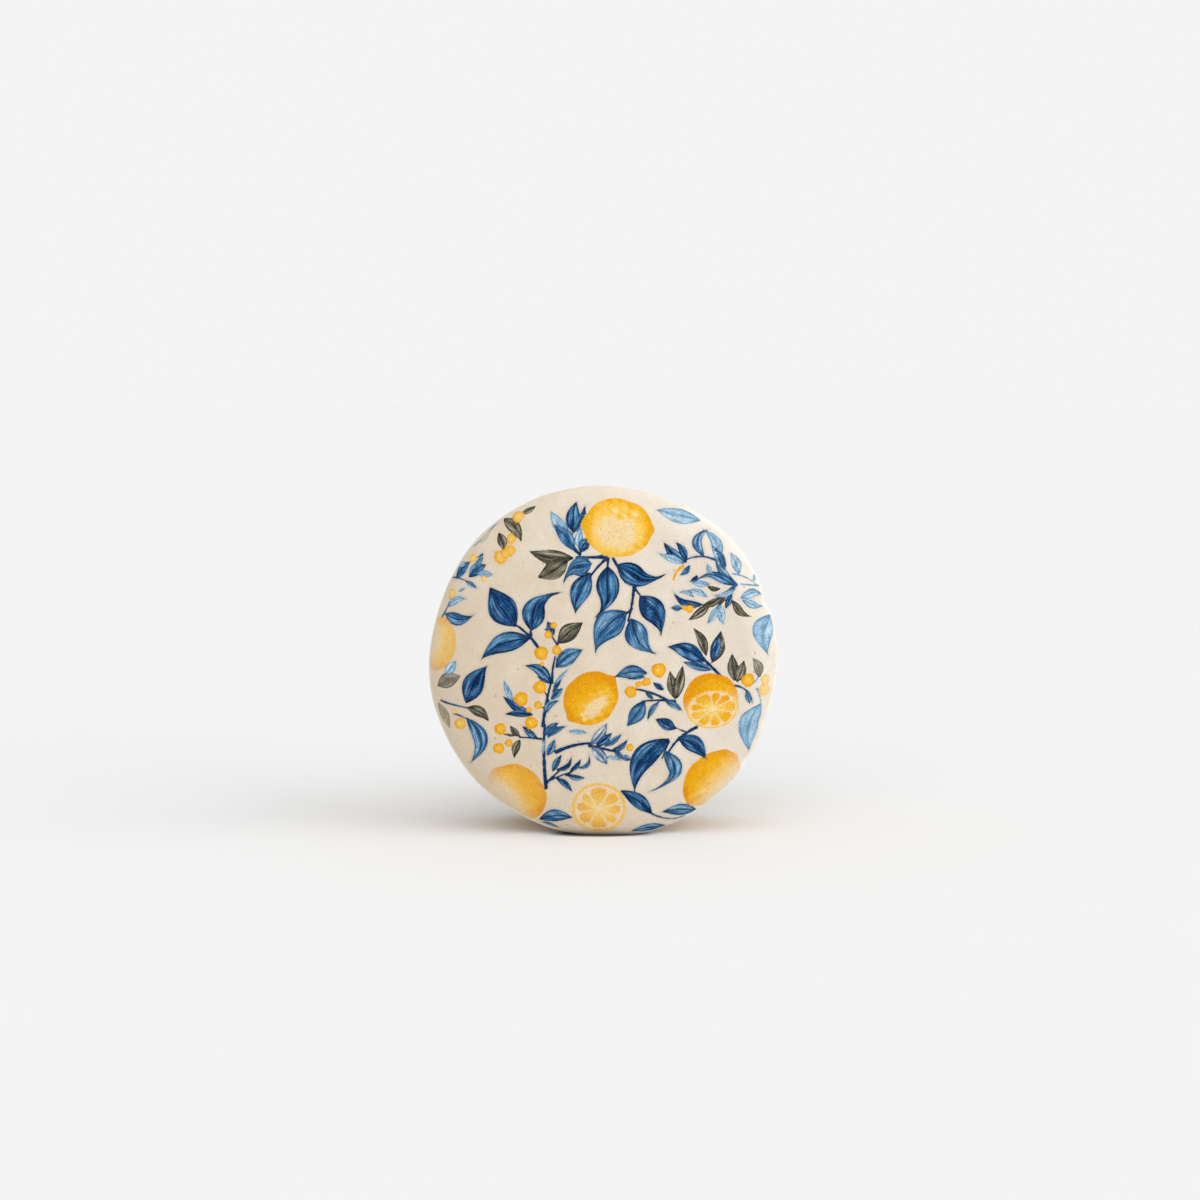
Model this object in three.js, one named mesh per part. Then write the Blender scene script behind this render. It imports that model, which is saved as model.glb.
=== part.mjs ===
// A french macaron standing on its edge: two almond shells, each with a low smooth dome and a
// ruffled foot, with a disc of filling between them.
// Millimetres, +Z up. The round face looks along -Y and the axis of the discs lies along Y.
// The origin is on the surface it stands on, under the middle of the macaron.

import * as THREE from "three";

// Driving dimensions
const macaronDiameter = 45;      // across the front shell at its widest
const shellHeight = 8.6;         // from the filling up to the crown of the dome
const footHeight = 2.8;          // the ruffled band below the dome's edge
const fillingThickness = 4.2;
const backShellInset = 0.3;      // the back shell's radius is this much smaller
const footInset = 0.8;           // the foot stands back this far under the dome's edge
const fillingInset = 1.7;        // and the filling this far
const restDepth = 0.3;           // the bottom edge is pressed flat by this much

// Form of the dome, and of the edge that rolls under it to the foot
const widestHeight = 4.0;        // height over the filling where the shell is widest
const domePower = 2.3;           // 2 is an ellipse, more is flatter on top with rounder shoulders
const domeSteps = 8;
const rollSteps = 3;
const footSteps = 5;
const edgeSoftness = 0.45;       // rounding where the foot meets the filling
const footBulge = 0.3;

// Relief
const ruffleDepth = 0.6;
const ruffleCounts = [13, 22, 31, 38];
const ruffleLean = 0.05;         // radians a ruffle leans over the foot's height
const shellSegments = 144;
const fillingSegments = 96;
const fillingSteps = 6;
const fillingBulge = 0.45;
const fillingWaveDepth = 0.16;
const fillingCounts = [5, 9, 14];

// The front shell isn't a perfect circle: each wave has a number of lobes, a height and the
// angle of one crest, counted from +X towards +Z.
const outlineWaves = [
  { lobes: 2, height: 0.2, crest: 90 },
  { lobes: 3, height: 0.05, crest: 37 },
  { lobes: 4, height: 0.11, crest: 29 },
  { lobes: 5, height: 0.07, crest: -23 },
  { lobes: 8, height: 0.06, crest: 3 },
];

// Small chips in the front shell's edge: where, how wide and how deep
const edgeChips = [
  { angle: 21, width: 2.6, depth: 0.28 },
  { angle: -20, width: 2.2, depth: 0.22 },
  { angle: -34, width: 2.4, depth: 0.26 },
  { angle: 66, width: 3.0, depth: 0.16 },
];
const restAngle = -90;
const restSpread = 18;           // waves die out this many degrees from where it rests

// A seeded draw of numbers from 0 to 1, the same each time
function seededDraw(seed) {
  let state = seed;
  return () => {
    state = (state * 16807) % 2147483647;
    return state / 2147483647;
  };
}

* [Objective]
Go through the material above line by line and copy it exactly.

* [Solution]
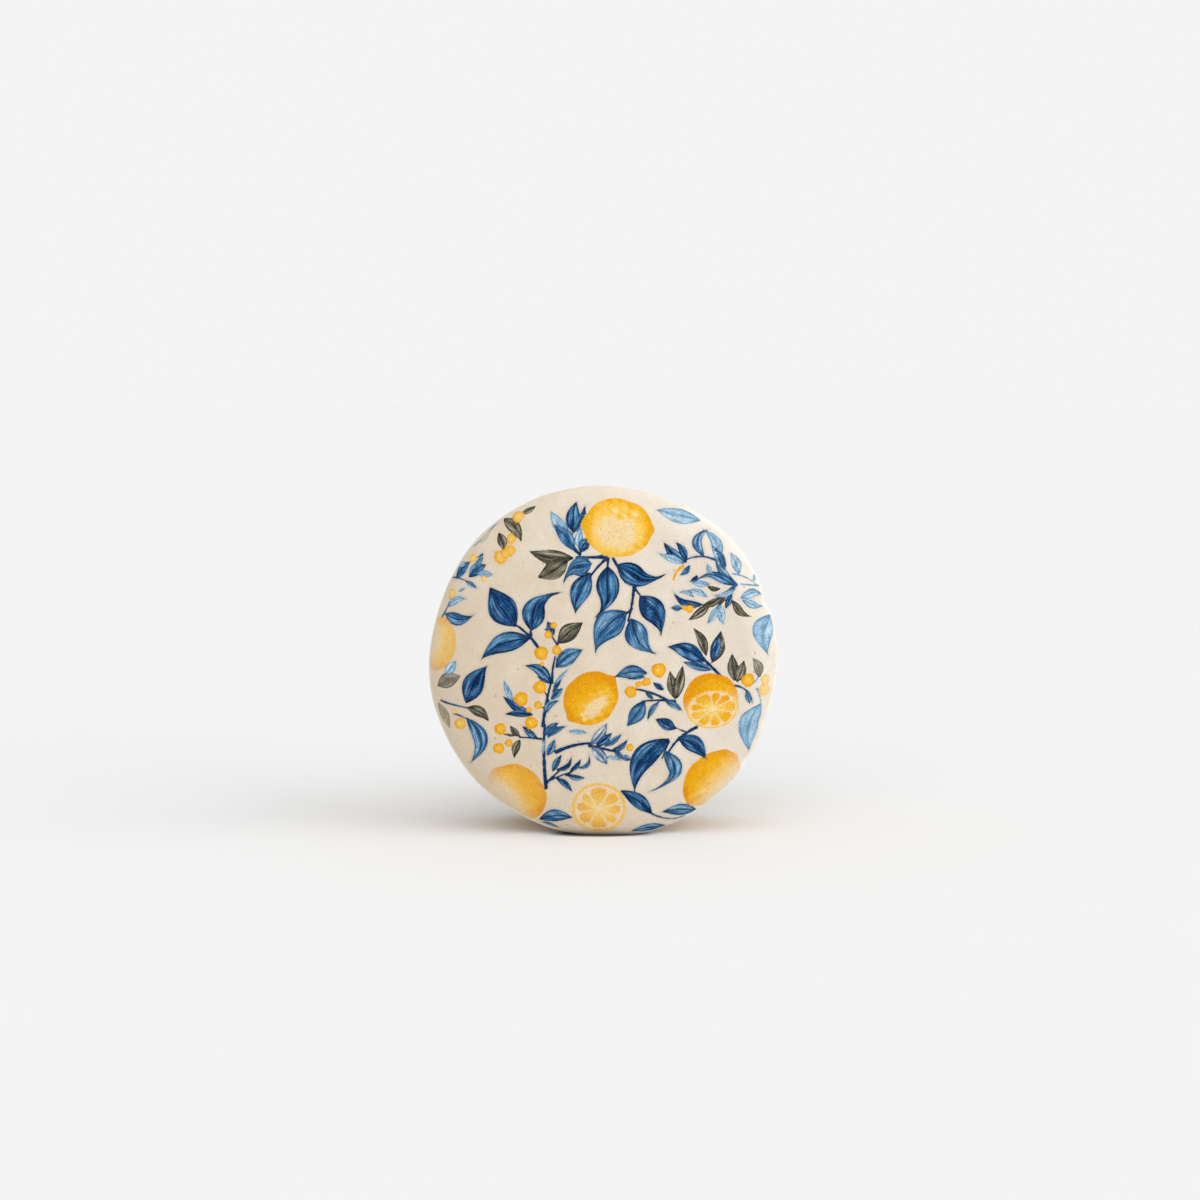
Model this object in three.js, one named mesh per part. Then write the Blender scene script behind this render. It imports that model, which is saved as model.glb.
=== part.mjs ===
// A french macaron standing on its edge: two almond shells, each with a low smooth dome and a
// ruffled foot, with a disc of filling between them.
// Millimetres, +Z up. The round face looks along -Y and the axis of the discs lies along Y.
// The origin is on the surface it stands on, under the middle of the macaron.

import * as THREE from "three";

// Driving dimensions
const macaronDiameter = 45;      // across the front shell at its widest
const shellHeight = 8.6;         // from the filling up to the crown of the dome
const footHeight = 2.8;          // the ruffled band below the dome's edge
const fillingThickness = 4.2;
const backShellInset = 0.3;      // the back shell's radius is this much smaller
const footInset = 0.8;           // the foot stands back this far under the dome's edge
const fillingInset = 1.7;        // and the filling this far
const restDepth = 0.3;           // the bottom edge is pressed flat by this much

// Form of the dome, and of the edge that rolls under it to the foot
const widestHeight = 4.0;        // height over the filling where the shell is widest
const domePower = 2.3;           // 2 is an ellipse, more is flatter on top with rounder shoulders
const domeSteps = 8;
const rollSteps = 3;
const footSteps = 5;
const edgeSoftness = 0.45;       // rounding where the foot meets the filling
const footBulge = 0.3;

// Relief
const ruffleDepth = 0.6;
const ruffleCounts = [13, 22, 31, 38];
const ruffleLean = 0.05;         // radians a ruffle leans over the foot's height
const shellSegments = 144;
const fillingSegments = 96;
const fillingSteps = 6;
const fillingBulge = 0.45;
const fillingWaveDepth = 0.16;
const fillingCounts = [5, 9, 14];

// The front shell isn't a perfect circle: each wave has a number of lobes, a height and the
// angle of one crest, counted from +X towards +Z.
const outlineWaves = [
  { lobes: 2, height: 0.2, crest: 90 },
  { lobes: 3, height: 0.05, crest: 37 },
  { lobes: 4, height: 0.11, crest: 29 },
  { lobes: 5, height: 0.07, crest: -23 },
  { lobes: 8, height: 0.06, crest: 3 },
];

// Small chips in the front shell's edge: where, how wide and how deep
const edgeChips = [
  { angle: 21, width: 2.6, depth: 0.28 },
  { angle: -20, width: 2.2, depth: 0.22 },
  { angle: -34, width: 2.4, depth: 0.26 },
  { angle: 66, width: 3.0, depth: 0.16 },
];
const restAngle = -90;
const restSpread = 18;           // waves die out this many degrees from where it rests

// A seeded draw of numbers from 0 to 1, the same each time
function seededDraw(seed) {
  let state = seed;
  return () => {
    state = (state * 16807) % 2147483647;
    return state / 2147483647;
  };
}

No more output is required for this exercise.